Problem details. Copy out each line of the data that holds the word "code".

Listing.
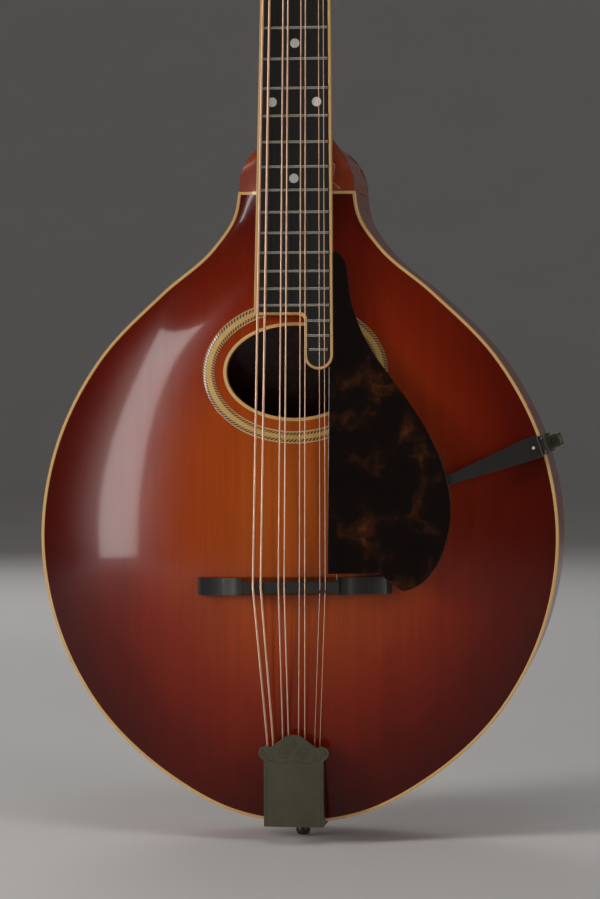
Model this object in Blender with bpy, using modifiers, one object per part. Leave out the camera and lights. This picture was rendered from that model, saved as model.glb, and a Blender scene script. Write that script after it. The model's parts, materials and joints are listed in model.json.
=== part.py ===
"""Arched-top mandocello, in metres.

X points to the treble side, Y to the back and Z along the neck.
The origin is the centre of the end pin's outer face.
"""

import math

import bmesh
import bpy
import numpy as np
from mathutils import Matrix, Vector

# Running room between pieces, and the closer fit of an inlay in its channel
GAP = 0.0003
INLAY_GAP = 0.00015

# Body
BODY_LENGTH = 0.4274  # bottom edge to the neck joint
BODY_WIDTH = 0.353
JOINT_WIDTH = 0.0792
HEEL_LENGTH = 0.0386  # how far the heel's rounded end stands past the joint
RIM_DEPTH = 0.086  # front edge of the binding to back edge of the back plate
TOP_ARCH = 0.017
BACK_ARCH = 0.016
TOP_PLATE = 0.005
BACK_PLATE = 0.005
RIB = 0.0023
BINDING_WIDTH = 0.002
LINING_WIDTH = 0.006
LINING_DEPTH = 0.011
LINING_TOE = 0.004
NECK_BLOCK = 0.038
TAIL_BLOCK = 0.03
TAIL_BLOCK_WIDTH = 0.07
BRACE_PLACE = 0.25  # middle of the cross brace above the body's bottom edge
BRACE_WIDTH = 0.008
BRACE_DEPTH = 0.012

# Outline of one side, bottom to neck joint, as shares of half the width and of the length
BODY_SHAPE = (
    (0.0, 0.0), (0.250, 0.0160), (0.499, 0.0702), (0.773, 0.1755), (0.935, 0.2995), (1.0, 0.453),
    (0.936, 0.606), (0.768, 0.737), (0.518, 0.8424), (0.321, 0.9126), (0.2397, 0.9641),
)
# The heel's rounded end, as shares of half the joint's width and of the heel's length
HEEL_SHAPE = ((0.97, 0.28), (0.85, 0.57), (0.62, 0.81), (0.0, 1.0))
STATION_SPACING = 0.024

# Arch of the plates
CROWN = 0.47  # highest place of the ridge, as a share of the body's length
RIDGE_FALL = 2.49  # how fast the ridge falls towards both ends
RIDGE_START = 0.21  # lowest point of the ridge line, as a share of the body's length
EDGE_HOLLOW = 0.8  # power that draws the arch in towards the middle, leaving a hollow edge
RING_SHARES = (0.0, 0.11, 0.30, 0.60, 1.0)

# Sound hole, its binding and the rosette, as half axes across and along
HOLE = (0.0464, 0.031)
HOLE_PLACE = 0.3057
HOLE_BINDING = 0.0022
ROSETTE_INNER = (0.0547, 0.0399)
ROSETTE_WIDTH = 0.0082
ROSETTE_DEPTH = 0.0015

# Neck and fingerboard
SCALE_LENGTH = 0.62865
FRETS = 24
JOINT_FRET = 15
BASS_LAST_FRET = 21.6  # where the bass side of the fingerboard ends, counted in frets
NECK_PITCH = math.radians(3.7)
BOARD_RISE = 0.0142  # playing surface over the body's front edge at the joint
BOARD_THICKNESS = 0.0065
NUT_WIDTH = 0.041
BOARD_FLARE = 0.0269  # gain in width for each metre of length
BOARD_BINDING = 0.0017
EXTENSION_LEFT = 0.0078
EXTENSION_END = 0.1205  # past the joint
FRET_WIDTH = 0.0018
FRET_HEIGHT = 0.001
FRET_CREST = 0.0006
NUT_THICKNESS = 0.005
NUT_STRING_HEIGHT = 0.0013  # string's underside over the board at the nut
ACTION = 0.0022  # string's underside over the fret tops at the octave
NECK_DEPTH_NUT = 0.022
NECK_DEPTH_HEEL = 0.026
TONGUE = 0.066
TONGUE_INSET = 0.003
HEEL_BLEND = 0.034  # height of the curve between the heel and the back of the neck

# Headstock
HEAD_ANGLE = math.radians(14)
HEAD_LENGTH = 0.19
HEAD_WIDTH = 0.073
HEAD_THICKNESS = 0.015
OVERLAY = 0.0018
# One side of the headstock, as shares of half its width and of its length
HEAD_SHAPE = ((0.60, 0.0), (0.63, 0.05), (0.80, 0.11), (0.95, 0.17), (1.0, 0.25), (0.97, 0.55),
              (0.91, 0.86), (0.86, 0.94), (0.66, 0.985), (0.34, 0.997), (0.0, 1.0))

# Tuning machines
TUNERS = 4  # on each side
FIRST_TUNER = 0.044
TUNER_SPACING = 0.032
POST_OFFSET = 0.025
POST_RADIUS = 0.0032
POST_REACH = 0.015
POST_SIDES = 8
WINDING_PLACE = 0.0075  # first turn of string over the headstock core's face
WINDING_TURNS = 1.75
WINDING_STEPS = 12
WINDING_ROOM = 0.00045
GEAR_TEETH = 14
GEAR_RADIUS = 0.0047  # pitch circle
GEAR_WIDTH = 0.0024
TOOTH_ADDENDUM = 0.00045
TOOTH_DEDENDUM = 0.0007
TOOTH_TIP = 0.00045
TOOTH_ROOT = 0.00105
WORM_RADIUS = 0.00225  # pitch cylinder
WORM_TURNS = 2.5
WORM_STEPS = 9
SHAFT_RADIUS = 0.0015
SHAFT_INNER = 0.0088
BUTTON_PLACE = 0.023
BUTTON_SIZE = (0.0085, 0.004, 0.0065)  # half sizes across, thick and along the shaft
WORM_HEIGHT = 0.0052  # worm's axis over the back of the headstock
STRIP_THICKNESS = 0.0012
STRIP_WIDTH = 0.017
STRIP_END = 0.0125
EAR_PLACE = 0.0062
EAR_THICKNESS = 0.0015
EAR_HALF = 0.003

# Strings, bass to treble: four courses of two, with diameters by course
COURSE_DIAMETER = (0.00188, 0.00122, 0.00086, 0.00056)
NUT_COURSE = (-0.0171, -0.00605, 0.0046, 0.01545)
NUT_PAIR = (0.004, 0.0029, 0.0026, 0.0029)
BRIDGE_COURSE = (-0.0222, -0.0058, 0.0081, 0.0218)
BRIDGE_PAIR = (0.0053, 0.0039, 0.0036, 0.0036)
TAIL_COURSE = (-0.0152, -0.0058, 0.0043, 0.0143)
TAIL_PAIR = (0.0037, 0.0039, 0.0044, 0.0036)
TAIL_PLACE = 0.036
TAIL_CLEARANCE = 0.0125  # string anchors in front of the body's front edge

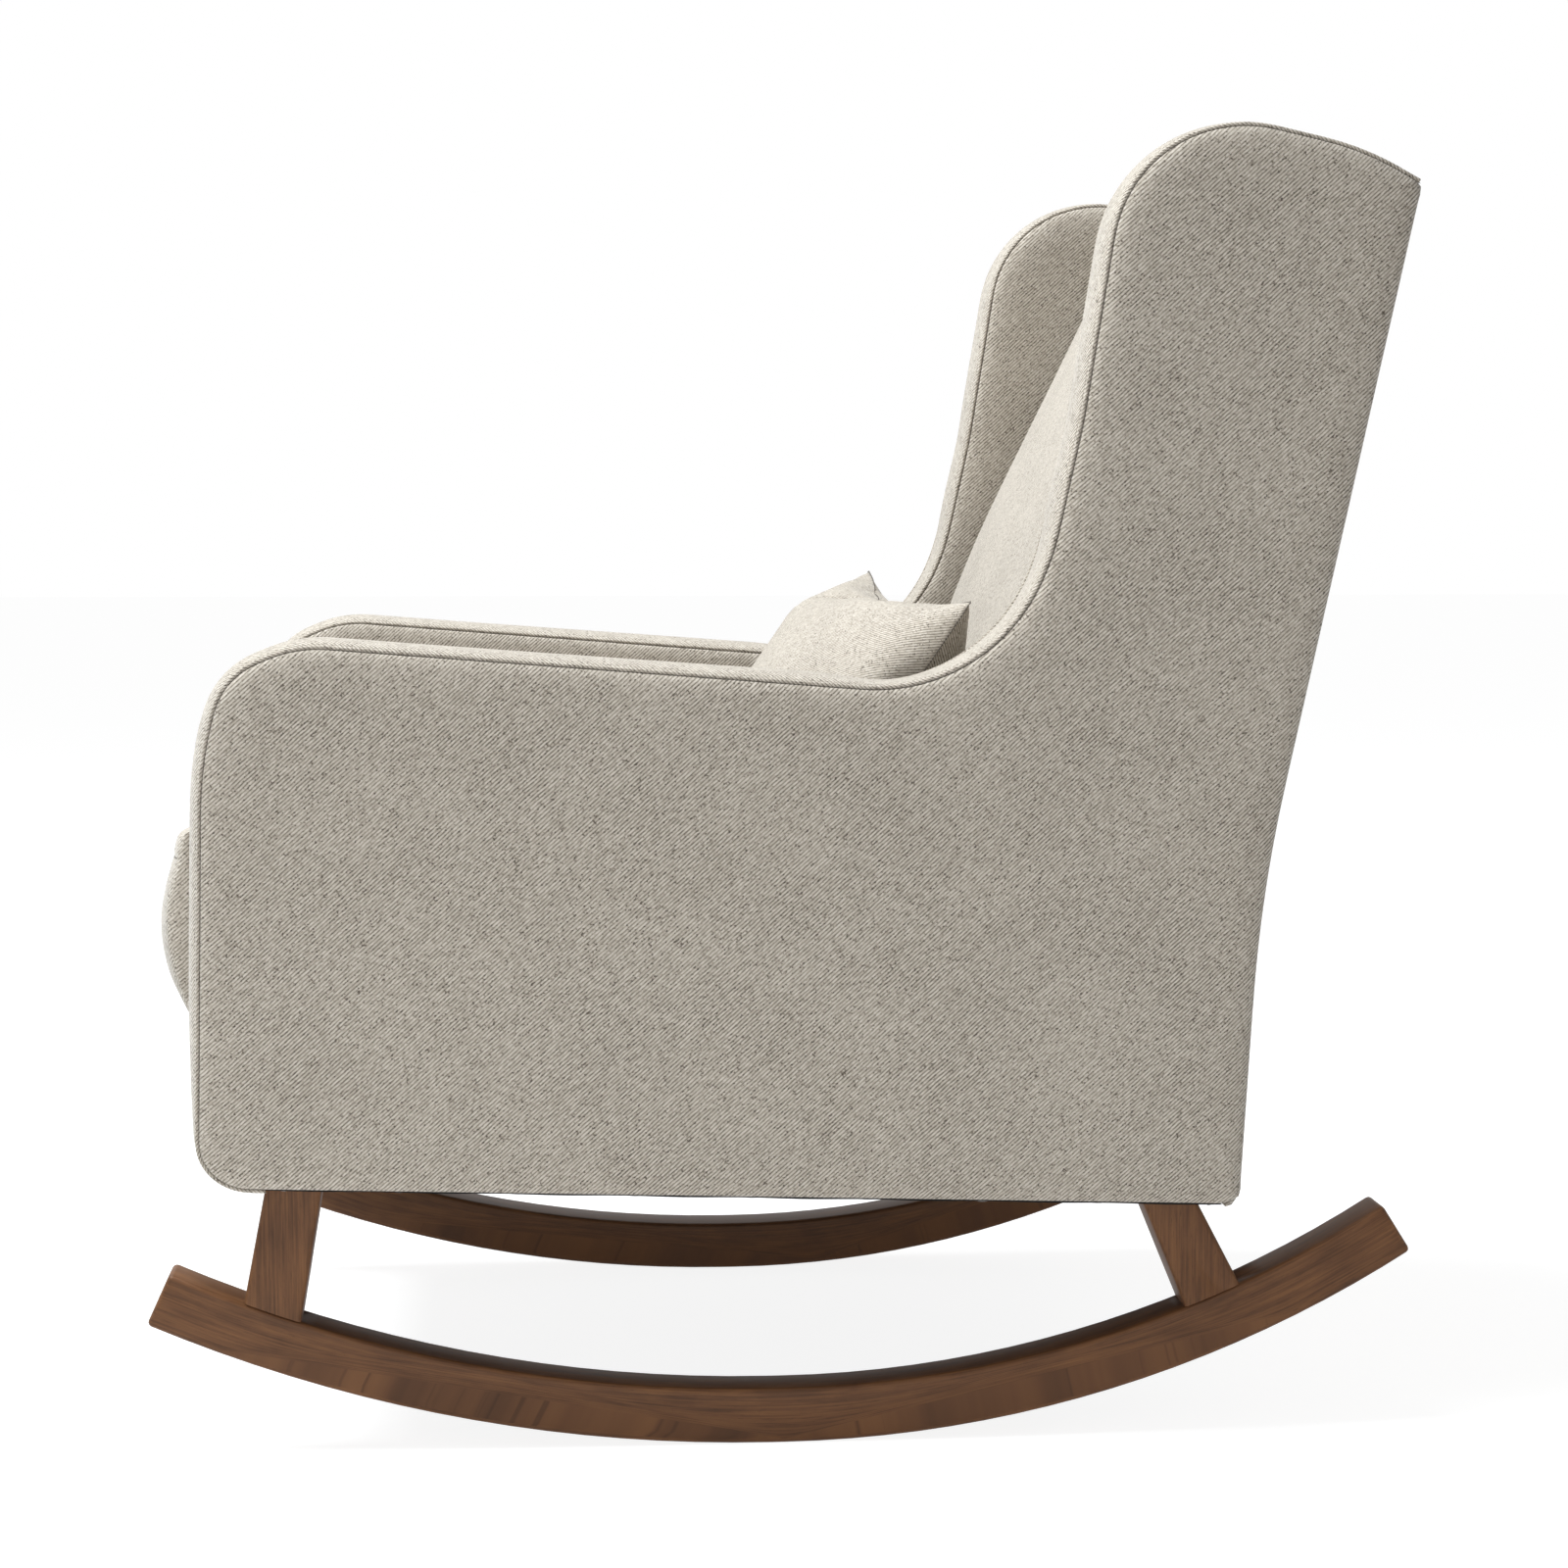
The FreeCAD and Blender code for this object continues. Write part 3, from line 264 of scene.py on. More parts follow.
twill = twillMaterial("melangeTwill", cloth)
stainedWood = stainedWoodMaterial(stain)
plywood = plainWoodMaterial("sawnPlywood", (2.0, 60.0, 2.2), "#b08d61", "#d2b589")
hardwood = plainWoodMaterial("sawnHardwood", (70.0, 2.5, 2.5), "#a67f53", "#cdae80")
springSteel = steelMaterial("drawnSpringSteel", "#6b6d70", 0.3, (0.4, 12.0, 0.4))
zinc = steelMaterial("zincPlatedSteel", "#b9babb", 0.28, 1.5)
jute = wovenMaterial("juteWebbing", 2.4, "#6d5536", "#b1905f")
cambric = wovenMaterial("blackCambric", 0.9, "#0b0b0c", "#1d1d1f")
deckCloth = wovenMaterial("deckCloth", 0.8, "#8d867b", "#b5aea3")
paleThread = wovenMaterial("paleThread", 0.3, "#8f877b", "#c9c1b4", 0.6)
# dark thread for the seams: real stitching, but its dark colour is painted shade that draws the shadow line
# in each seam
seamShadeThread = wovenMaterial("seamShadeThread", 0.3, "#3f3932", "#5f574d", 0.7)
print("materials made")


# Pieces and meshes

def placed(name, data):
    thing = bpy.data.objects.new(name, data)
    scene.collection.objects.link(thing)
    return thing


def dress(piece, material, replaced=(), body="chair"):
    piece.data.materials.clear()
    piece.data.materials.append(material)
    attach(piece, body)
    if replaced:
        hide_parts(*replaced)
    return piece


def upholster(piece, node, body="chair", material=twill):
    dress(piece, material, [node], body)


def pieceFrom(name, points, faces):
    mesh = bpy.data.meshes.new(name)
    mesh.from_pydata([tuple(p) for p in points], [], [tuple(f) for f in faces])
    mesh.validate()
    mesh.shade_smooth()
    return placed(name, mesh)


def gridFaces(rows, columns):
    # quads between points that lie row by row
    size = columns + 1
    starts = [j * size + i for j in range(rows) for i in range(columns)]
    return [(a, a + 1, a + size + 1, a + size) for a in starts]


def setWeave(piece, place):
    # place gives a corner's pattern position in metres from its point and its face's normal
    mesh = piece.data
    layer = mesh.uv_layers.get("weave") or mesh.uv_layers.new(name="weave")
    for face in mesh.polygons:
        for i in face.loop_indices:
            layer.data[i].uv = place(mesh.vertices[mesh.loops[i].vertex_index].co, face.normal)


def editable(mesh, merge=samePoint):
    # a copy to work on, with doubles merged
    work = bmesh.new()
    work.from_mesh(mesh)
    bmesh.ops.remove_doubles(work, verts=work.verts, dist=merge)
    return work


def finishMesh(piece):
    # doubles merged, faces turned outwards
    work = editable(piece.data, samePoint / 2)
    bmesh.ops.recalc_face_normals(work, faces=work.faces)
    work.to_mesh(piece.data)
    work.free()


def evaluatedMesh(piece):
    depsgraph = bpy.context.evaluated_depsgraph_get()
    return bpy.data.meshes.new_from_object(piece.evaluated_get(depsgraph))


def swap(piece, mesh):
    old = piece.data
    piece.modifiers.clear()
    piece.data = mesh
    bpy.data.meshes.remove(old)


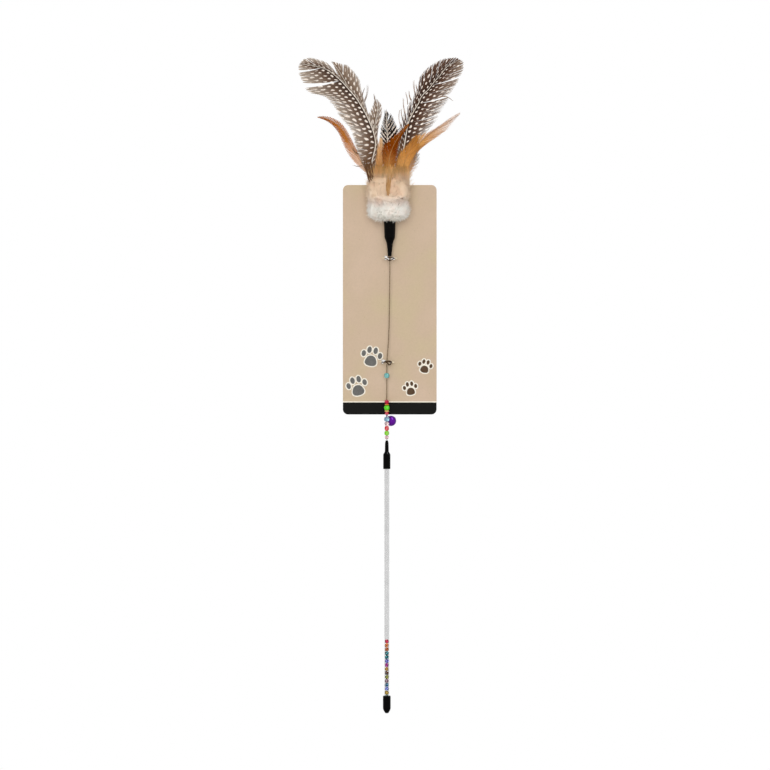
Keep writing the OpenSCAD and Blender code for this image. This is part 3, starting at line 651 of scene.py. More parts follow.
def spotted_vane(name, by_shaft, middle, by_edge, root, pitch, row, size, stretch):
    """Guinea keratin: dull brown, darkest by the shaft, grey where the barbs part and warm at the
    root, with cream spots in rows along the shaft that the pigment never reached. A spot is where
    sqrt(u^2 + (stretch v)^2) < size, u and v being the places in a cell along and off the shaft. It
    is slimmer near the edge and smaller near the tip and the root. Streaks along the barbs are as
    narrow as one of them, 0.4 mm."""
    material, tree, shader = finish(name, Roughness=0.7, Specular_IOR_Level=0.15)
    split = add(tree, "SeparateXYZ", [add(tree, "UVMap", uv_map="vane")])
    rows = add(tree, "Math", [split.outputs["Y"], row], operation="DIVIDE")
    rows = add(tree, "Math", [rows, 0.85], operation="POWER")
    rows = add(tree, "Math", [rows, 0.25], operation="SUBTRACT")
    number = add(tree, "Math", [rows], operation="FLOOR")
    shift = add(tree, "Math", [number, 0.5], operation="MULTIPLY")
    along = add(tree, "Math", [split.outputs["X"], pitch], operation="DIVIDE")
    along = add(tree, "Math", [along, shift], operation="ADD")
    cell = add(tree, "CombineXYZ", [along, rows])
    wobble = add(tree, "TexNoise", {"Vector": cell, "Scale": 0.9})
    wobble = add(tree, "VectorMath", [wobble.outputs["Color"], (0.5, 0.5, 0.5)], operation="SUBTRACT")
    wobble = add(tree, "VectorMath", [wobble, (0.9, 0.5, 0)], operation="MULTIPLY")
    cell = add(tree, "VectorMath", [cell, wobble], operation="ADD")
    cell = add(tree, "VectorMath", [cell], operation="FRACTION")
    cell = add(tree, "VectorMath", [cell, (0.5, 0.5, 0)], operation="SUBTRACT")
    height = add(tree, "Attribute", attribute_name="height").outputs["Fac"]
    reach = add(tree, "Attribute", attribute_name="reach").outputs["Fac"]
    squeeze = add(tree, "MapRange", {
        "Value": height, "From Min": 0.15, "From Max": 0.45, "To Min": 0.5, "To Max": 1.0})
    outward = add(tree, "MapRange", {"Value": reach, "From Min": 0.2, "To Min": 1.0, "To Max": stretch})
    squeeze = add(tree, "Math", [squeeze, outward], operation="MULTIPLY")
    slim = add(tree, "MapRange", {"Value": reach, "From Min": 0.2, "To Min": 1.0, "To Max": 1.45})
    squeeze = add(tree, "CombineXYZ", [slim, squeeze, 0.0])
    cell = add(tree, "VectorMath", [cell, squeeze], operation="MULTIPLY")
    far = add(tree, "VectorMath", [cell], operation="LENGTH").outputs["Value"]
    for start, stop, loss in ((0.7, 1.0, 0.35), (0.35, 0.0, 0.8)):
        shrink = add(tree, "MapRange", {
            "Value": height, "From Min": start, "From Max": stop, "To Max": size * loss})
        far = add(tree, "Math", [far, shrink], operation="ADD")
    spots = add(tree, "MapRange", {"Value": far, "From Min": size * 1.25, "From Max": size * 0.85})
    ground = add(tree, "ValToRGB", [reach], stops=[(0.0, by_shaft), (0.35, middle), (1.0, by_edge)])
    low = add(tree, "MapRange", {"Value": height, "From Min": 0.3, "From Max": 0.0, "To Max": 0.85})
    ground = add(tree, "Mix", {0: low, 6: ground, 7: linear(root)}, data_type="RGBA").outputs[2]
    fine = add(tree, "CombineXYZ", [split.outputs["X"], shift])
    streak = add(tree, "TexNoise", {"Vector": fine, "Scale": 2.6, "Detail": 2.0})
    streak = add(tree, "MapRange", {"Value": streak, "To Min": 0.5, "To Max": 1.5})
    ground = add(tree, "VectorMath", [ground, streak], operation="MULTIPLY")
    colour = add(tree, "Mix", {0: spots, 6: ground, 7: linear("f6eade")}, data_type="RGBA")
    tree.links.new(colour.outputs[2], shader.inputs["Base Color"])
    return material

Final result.
The FreeCAD and Blender code for this object continues. Write part 3, from line 264 of scene.py on. More parts follow.
Keep writing the OpenSCAD and Blender code for this image. This is part 3, starting at line 651 of scene.py. More parts follow.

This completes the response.